Prep Time 15 minutes
Cook Time 50 minutes
Total Time 1 hour 5 minutes
Servings: 8 servings
Course: Dessert, Snack
Cuisine: American
Calories: 200

Ingredients
  

Dry Ingredients
  • 1 1/2 cups all-purpose flour
  • 1 teaspoon baking powder
  • 1/2 teaspoon baking soda
  • 1/4 teaspoon salt
Wet Ingredients
  • 1/2 cup unsalted butter, softened
  • 1 cup granulated sugar
  • 2 large eggs
  • 1 teaspoon vanilla extract
  • 1 tablespoon lemon zest
  • 1/2 cup lemon juice
Fruits
  • 1 cup fresh blueberries Use fresh blueberries for the best flavor. If frozen, thaw and drain before adding.

Method
 

Preparation
  1. Preheat your oven to 350°F (175°C).
  2. Grease a 9x5 inch loaf pan with butter or line it with parchment paper.
  3. In a medium bowl, whisk together flour, baking powder, baking soda, and salt.

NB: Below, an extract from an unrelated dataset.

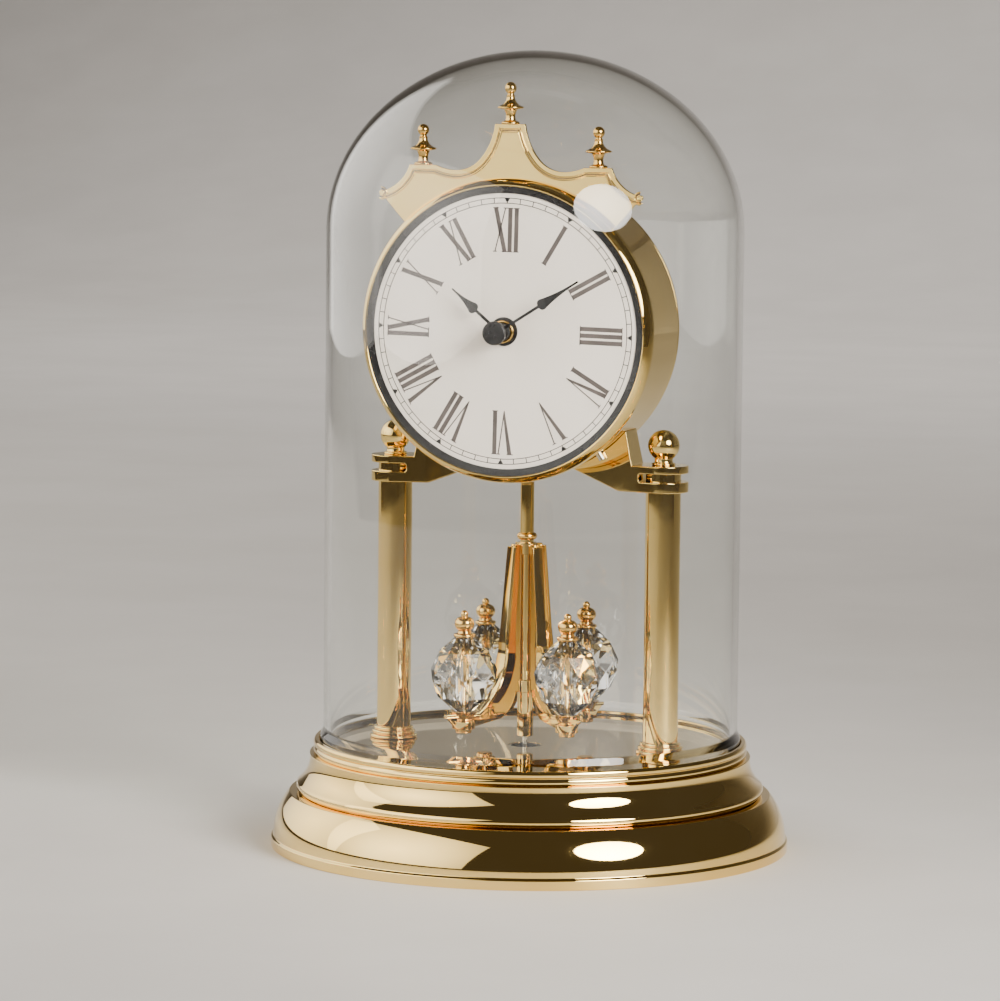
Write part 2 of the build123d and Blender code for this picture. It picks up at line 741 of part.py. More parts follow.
def drive_case():
    """Small black box behind the movement's tongue, open above."""
    low, top = drive_low, drive_top
    back = column_y + 4.9
    shell = block((-11, -drive_forward, low), (11, back, top))
    shell -= block((-9.9, -drive_forward + 1.1, low + 1.2), (9.9, back - 1.1, top + 1))
    shell -= Pos(0, column_y, 0) * rod(arbor_radius + running_gap, low - 1, low + 2)
    return shell


def drive_lid():
    top = drive_top
    lid = block((-9.85, -drive_forward + 1.15, top - 1.0), (9.85, column_y + 3.75, top))
    return lid


def drive_coil():
    """Coil beside the pendulum's magnet."""
    low = drive_low + 1.2
    return Pos(-6.9, column_y, 0) * rod(2.6, low, low + 5.8, 0.9)


def pendulum_arbor():
    """Upright arbor with the drive magnet and the hook that the pendulum hangs on."""
    floor = drive_low + 1.2
    magnet = rod(3.4, floor + 0.3, floor + 3.3)
    ring_z = ring_height()
    arbor = rod(arbor_radius, ring_z + hanger_ring - 0.2, floor + 5.0)
    ring = Pos(0, 0, ring_z) * Rot(90, 0, 0) * Torus(hanger_ring, hanger_wire)
    return Pos(0, column_y, 0) * (magnet + arbor + ring)


def ring_height():
    return head_height - drum_radius + 1.5


def eye_height():
    return ring_height() - 2 * (hanger_ring - hanger_wire) + 0.02


def pendulum_eye():
    """Eye on a plug in the tube's top, linked through the arbor's ring."""
    ring = Pos(0, 0, eye_height()) * Rot(0, 90, 0) * Torus(hanger_ring, hanger_wire)
    top = eye_height() - hanger_ring + 0.2
    plug = rod(tube_bore - 0.02, top - 6, top)
    plug += rod(tube_radius, tube_top(), top)
    return Pos(0, column_y, 0) * (ring + plug)


def tube_top():
    return eye_height() - hanger_ring - 0.6


def pendulum_tube():
    return Pos(0, column_y, 0) * rod(tube_radius, tube_low, tube_top(), tube_bore)


def pendulum_bead():
    """Small beaded collar above the spider."""
    low = plate_height + spider_top + 1.2
    inner = tube_radius + 0.02
    bead = turned((inner, low), (inner + 0.3, low), ((inner + 0.9, low + 1.0), (inner + 0.3, low + 2.0)),
                  (inner, low + 2.0))
    return Pos(0, column_y, 0) * bead


def pendulum_spider():
    """Sleeve and collars on the tube, with four upright wings that sweep out into arms.
    Each arm has a seat for a cup and runs on to a tip."""
    low = plate_height
    inner = tube_radius + 0.02
    sleeve = rod(inner + sleeve_wall, tube_low + 0.2, low + 15.8, inner)
    hub = sleeve + rod(inner + 0.8, low + 15.4, low + 19.0, inner)
    hub += rod(inner + 0.8, low + spider_top - 3.0, low + spider_top + 0.4, inner)
    reach = crystal_orbit
    arm_top = crystal_height - crystal_half_height - 0.6
    ring_low, ring_top = arm_top - 4.4, arm_top - 2.2
    root = inner + 0.5
    tip = reach + arm_overhang
    wing_edges = [
        Line((root, 15.8), (root, spider_top)),
        Line((root, spider_top), (4.6, spider_top)),
        ThreePointArc((4.6, spider_top), (5.4, spider_top - 0.5), (5.7, spider_top - 1.8)),
        Line((5.7, spider_top - 1.8), (8.3, 30.4)),
        ThreePointArc((8.3, 30.4), (10.4, 20.0), (reach - 3.4, arm_top - 0.2)),
        Line((reach - 3.4, arm_top - 0.2), (tip, arm_top - 0.4)),
        Line((tip, arm_top - 0.4), (tip, arm_top - 1.0)),
        Line((tip, arm_top - 1.0), (reach + 2.8, ring_low)),
        Line((reach + 2.8, ring_low), (reach - 3.0, ring_low)),
        Line((reach - 3.0, ring_low), (8.6, 8.4)),
        ThreePointArc((8.6, 8.4), (5.6, 11.4), (4.0, 15.8)),
        Line((4.0, 15.8), (root, 15.8))]
    wing = extrude(Plane.XZ * make_face(Curve() + wing_edges), spider_thickness / 2, both=True)
    spider = hub
    for bearing in orbit_bearings:
        arm = Pos(0, 0, low) * wing
        arm += Pos(reach, 0, low) * rod(cup_stub_radius + 1.0, ring_low, ring_top)
        arm -= Pos(reach, 0, low + crystal_height) * cup_body(seat_gap)
        spider += Rot(0, 0, bearing - 90) * arm
    return Pos(0, column_y, 0) * spider


def at_crystals(shape):
    """One copy of a shape at each crystal's axis."""
    return [Pos(0, column_y, plate_height + crystal_height) * Rot(0, 0, bearing - 90) * Pos(crystal_orbit, 0, 0)
            * shape for bearing in orbit_bearings]


def crystal():
    """Cut-glass ball: flat facets in five bands round a drilled axis."""
    bands = [(-1.0, 0.30), (-0.72, 0.70), (-0.26, 0.985), (0.26, 0.985), (0.72, 0.70), (1.0, 0.30)]
    rings = []
    for k, (height, width) in enumerate(bands):
        ring = RegularPolygon(crystal_radius * width, crystal_facets, rotation=18 * (k % 2))
        rings.append(Pos(0, 0, crystal_half_height * height) * ring)
    ball = loft(rings, ruled=True)
    return ball - rod(crystal_bore, -crystal_half_height - 1, crystal_half_height + 1)


def crystal_rod():
    return rod(crystal_rod_radius, -crystal_half_height - cup_height + 1.0, crystal_half_height + 3.0)


def crystal_cap():
    """Collar, neck, ball and nub on top of a crystal."""
    low = crystal_half_height
    ball = low + 4.1
    radius = 2.8
    neck = 1.5
    rise = sqrt(radius ** 2 - neck ** 2)
    shoulder = ball + sqrt(radius ** 2 - 1.0)
    cap = turned(
        (0, low), (2.9, low), ((3.1, low + 0.6), (2.7, low + 1.2)), (neck, low + 1.4), (neck, ball - rise),
        ((radius, ball), (1.0, shoulder)),
        ((sin(pi / 4), shoulder + cos(pi / 4)), (0, shoulder + 1.0)))
    return cap - rod(crystal_rod_radius, low - 1, low + 3.0)


def cup_body(extra=0.0):
    """Outer form of a cup, or of the seat cut for it when given some extra radius."""
    top = -crystal_half_height
    low = top - cup_height
    stub = cup_stub_radius + extra
    return turned(
        (0, low), (stub - 0.3, low), (stub, low + 0.4), (stub, low + 2.8),
        ((stub + 0.4, low + 4.4), (stub + 1.8, top)), (0, top))


def crystal_cup():
    """Funnel-shaped cup and short stub under a crystal, set in the spider's arm."""
    low = -crystal_half_height - cup_height
    return cup_body() - rod(crystal_rod_radius, low + 1.0, low + cup_height + 1)


def guide_pin():
    """Pin below the tube that runs free in the guide cup."""
    low = plate_height - pin_depth
    pin = rod(pin_radius, low, tube_low) + rod(tube_bore - 0.02, tube_low, tube_low + 5)
    return Pos(0, column_y, 0) * pin


# ================= glass =================

def quarter_ellipse(radius, spring, top):
    """Quarter of an ellipse, from the side of the dome to the middle of its top."""
    pull = 0.5523
    return Bezier((radius, spring), (radius, spring + pull * (top - spring)), (pull * radius, top), (0, top))


def glass_dome():
    """Blown dome with a slightly flared foot."""
    spring = dome_top - dome_cap_rise
    low = seat_floor
    flare_top = low + dome_foot_height
    outer, inner = dome_outer, dome_inner
    edges = [
        Line((inner, low), (foot_radius - 0.3, low)),
        ThreePointArc((foot_radius - 0.3, low), (foot_radius - 0.09, low + 0.09), (foot_radius, low + 0.3)),
        Line((foot_radius, low + 0.3), (foot_radius, flare_top)),
        ThreePointArc((foot_radius, flare_top), (outer + 0.2, flare_top + 1.0), (outer, flare_top + 2.4)),
        Line((outer, flare_top + 2.4), (outer, spring)),
        quarter_ellipse(outer, spring, dome_top),
        Line((0, dome_top), (0, dome_inner_top)),
        quarter_ellipse(inner, spring, dome_inner_top),
        Line((inner, spring), (inner, low))]
    return revolve(make_face(Plane.XZ * (Curve() + edges)), Axis.Z)


# ================= write every node =================

save("base_shell", base_shell())
save("dome_seat_ring", dome_seat_ring())
save("base_plate", base_plate())
save("bottom_board", bottom_board())
save("guide_cup", guide_cup())

for side_name, side in (("left", -1), ("right", 1)):
    save(f"column_{side_name}", on_column(side, column_tube()))
    save(f"column_foot_{side_name}", on_column(side, column_foot()))
    save(f"column_finial_{side_name}", on_column(side, column_finial()))
    save(f"bracket_{side_name}", bracket(side))
save("tie_rods", group(on_column(side, tie_rod()) for side in (-1, 1)))
save("column_nuts", group(on_column(side, column_nut()) for side in (-1, 1)))
save("column_washers", group(on_column(side, column_washer()) for side in (-1, 1)))
right_screws = [on_head(place * bracket_screw()) for place in bracket_screw_places()]
left_screws = [mirror(screw, Plane.YZ) for screw in right_screws]
save("bracket_screws", group(right_screws + left_screws))

save("drum_case", drum_case())
save("rear_cover", rear_cover())
save("bezel", bezel())
save("chapter_ring", chapter_ring())
save("dial", dial())
save("crown_plate", crown_plate())
save("crown_screw", crown_screw())
finial_y = -(bezel_back - crown_thickness / 2)
save("crown_finial_middle", Pos(0, finial_y, crown_plateau_height) * crown_finial())
for side_name, side in (("left", -1), ("right", 1)):
    finial_x = side * (drum_radius - 15.95)
    save(f"crown_finial_{side_name}", Pos(finial_x, finial_y, crown_flat_height) * crown_finial())

save("movement_case", movement_case())
save("movement_cover", movement_cover())
save("battery", battery())
save("battery_contacts", group(battery_contact(side) for side in (-1, 1)))
save("step_coil", step_coil())
save("stator", stator())
save("circuit_board", circuit_board())
save("centre_wheel", centre_wheel())
save("motion_wheel", motion_wheel())
save("hour_wheel", hour_wheel())
save("setting_knob", setting_knob())
save("stem_washer", stem_washer())
save("stem_nut", stem_nut())
save("hour_hand", hour_hand())
save("minute_hand", minute_hand())
save("hand_cap", hand_cap())

save("drive_case", drive_case())
save("drive_lid", drive_lid())
save("drive_coil", drive_coil())
save("pendulum_arbor", pendulum_arbor())
save("pendulum_eye", pendulum_eye())
save("pendulum_tube", pendulum_tube())
save("pendulum_bead", pendulum_bead())
save("pendulum_spider", pendulum_spider())
for number, place in enumerate(at_crystals(crystal()), start=1):
    save(f"crystal_{number}", place)
save("crystal_rods", group(at_crystals(crystal_rod())))
save("crystal_caps", group(at_crystals(crystal_cap())))
save("crystal_cups", group(at_crystals(crystal_cup())))
save("guide_pin", guide_pin())
save("glass_dome", glass_dome())
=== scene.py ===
# %% [markdown]
# # A domed clock with a crystal pendulum
# This lesson dresses a finished engineering model. The CAD model already fixes every size and every joint,
# so each piece here is made at the place the frame gives, and rides on the body that carries it. Most of
# this clock is turned, pressed or blown, so most pieces start as a thin outline that is spun, extruded or
# bridged.

# %% Load the frame
from math import asin, atan2, cos, hypot, pi, radians, sin, sqrt

import bmesh
import bpy
from mathutils import Matrix, Vector


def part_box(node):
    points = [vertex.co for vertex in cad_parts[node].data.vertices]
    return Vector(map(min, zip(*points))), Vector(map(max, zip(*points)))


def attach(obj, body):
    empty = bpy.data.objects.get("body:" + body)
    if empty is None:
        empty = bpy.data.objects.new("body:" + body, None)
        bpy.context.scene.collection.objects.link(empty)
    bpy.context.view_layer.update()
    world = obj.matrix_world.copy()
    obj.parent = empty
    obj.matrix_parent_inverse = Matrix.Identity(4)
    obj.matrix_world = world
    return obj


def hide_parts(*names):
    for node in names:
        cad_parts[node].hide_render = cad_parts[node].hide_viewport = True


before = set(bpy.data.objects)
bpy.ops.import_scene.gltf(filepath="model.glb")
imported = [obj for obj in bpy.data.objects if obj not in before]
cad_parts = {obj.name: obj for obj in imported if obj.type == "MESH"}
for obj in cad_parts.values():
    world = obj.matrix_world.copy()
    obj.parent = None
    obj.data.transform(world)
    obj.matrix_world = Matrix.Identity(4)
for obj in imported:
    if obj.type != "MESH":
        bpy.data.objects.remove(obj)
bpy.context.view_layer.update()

MM = 0.001

# %% [markdown]
# Everything is placed from the CAD nodes' own boxes. Outlines are easier to read in millimetres, so the
# boxes are read in millimetres too, and a piece is scaled to metres once, when its mesh is finished.

# %% Read the sizes that everything hangs on
def span(node):
    """Lowest and highest corner of a CAD node, in millimetres."""
    low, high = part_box(node)
    return low / MM, high / MM


dial_low, dial_high = span("dial")
head_height = (dial_low.z + dial_high.z) / 2
dial_face = -dial_low.y
drum_low, drum_high = span("drum_case")
drum_radius = drum_high.x
drum_front, drum_rear = -drum_low.y, -drum_high.y
tube_low, tube_high = span("column_right")
column_x = (tube_low.x + tube_high.x) / 2
column_y = (tube_low.y + tube_high.y) / 2
column_radius = (tube_high.x - tube_low.x) / 2
plate_top = span("base_plate")[1].z
base_radius = span("base_shell")[1].x
print(f"dial centre {head_height:.2f}, column at {column_x:.2f}, base radius {base_radius:.2f}")

# %% [markdown]
# ## Outlines
# A turned piece is known by half its section, and a pressed one by its outline. Both are straight runs and
# arcs, so one helper traces them: a step is either an end point, or the middle and the end of an arc.

# %% Trace an outline
def arc(start, middle, end, count=10):
    """Points on the arc through three points, leaving out its start."""
    (ax, ay), (bx, by), (cx, cy) = start, middle, end
    area = 2 * (ax * (by - cy) + bx * (cy - ay) + cx * (ay - by))
    if abs(area) < 1e-9:
        return [middle, end]
    a2, b2, c2 = ax * ax + ay * ay, bx * bx + by * by, cx * cx + cy * cy
    ux = (a2 * (by - cy) + b2 * (cy - ay) + c2 * (ay - by)) / area
    uy = (a2 * (cx - bx) + b2 * (ax - cx) + c2 * (bx - ax)) / area
    radius = hypot(ax - ux, ay - uy)
    first = atan2(ay - uy, ax - ux)
    middle_turn = (atan2(by - uy, bx - ux) - first) % (2 * pi)
    turn = (atan2(cy - uy, cx - ux) - first) % (2 * pi)
    if middle_turn > turn:
        turn -= 2 * pi
    return [(ux + radius * cos(first + turn * k / count), uy + radius * sin(first + turn * k / count))
            for k in range(1, count + 1)]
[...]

Set aside.
  4. In a large bowl, beat the softened butter and granulated sugar until light and fluffy, about 3-4 minutes.
  5. Add eggs one at a time, mixing until fully incorporated. Stir in vanilla extract, lemon zest, and lemon juice.
  6. Gradually add dry ingredients to wet mixture, mixing until just combined.
  7. Gently fold in fresh blueberries.
  8. Pour batter into the prepared loaf pan and smooth the top.
Baking
  1. Bake for 45-50 minutes, or until a toothpick inserted in the center comes out clean.
  2. Once baked, let cool in the pan for 10 minutes before transferring to a wire rack to cool completely.

Notes

For a dairy-free version, use coconut oil or plant-based butter. For gluten-free, try a gluten-free flour blend. Store at room temperature for up to two days in an airtight container. Refrigerate for up to a week or freeze for up to three months. To reheat, warm slices in the oven at 300°F (150°C) for about 10 minutes.